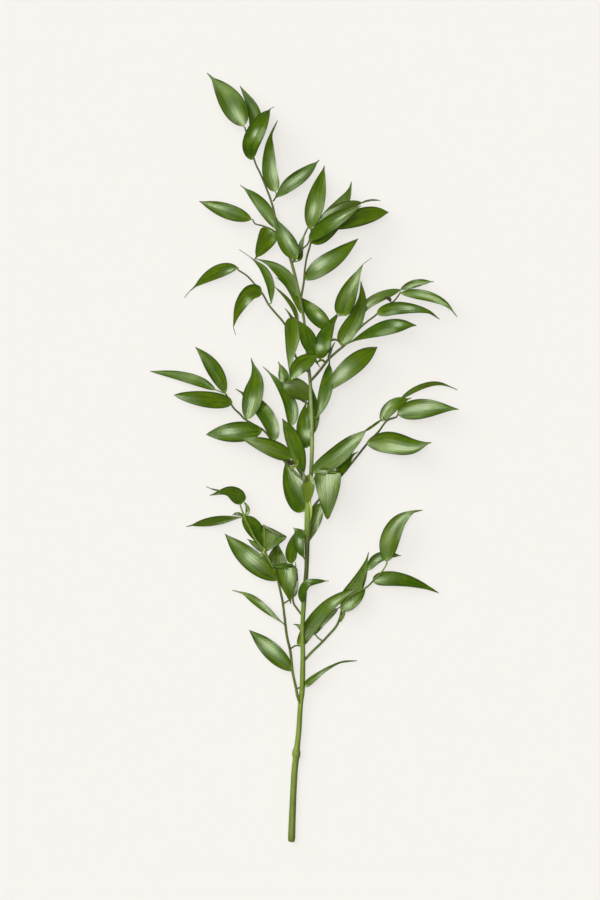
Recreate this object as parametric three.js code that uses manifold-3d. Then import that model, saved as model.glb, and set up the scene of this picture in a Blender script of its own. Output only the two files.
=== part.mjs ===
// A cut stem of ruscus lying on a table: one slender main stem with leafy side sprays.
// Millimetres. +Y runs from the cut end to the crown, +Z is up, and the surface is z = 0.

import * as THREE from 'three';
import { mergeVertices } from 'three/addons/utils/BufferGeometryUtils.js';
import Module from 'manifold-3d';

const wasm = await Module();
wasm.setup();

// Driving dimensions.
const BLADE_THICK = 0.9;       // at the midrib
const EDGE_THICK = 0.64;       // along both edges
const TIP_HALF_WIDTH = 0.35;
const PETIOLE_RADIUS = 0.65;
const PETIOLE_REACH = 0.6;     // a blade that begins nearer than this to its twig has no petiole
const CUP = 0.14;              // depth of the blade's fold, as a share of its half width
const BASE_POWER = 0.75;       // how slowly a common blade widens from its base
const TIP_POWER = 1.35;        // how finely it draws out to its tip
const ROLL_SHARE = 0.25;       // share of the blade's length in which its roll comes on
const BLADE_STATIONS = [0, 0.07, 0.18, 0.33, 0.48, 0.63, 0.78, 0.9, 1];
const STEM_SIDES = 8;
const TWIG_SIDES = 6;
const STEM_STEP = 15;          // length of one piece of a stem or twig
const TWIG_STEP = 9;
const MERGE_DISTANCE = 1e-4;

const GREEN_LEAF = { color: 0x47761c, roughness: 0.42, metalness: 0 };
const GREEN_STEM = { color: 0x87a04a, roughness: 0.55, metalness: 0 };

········

What is being asked:
Each line of the material must be restated exactly.

The completed task:
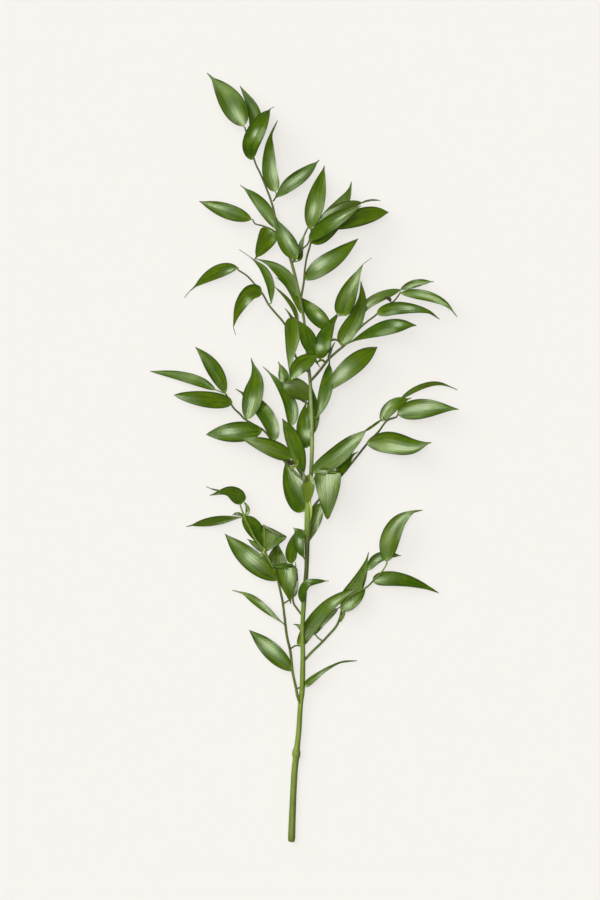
Recreate this object as parametric three.js code that uses manifold-3d. Then import that model, saved as model.glb, and set up the scene of this picture in a Blender script of its own. Output only the two files.
=== part.mjs ===
// A cut stem of ruscus lying on a table: one slender main stem with leafy side sprays.
// Millimetres. +Y runs from the cut end to the crown, +Z is up, and the surface is z = 0.

import * as THREE from 'three';
import { mergeVertices } from 'three/addons/utils/BufferGeometryUtils.js';
import Module from 'manifold-3d';

const wasm = await Module();
wasm.setup();

// Driving dimensions.
const BLADE_THICK = 0.9;       // at the midrib
const EDGE_THICK = 0.64;       // along both edges
const TIP_HALF_WIDTH = 0.35;
const PETIOLE_RADIUS = 0.65;
const PETIOLE_REACH = 0.6;     // a blade that begins nearer than this to its twig has no petiole
const CUP = 0.14;              // depth of the blade's fold, as a share of its half width
const BASE_POWER = 0.75;       // how slowly a common blade widens from its base
const TIP_POWER = 1.35;        // how finely it draws out to its tip
const ROLL_SHARE = 0.25;       // share of the blade's length in which its roll comes on
const BLADE_STATIONS = [0, 0.07, 0.18, 0.33, 0.48, 0.63, 0.78, 0.9, 1];
const STEM_SIDES = 8;
const TWIG_SIDES = 6;
const STEM_STEP = 15;          // length of one piece of a stem or twig
const TWIG_STEP = 9;
const MERGE_DISTANCE = 1e-4;

const GREEN_LEAF = { color: 0x47761c, roughness: 0.42, metalness: 0 };
const GREEN_STEM = { color: 0x87a04a, roughness: 0.55, metalness: 0 };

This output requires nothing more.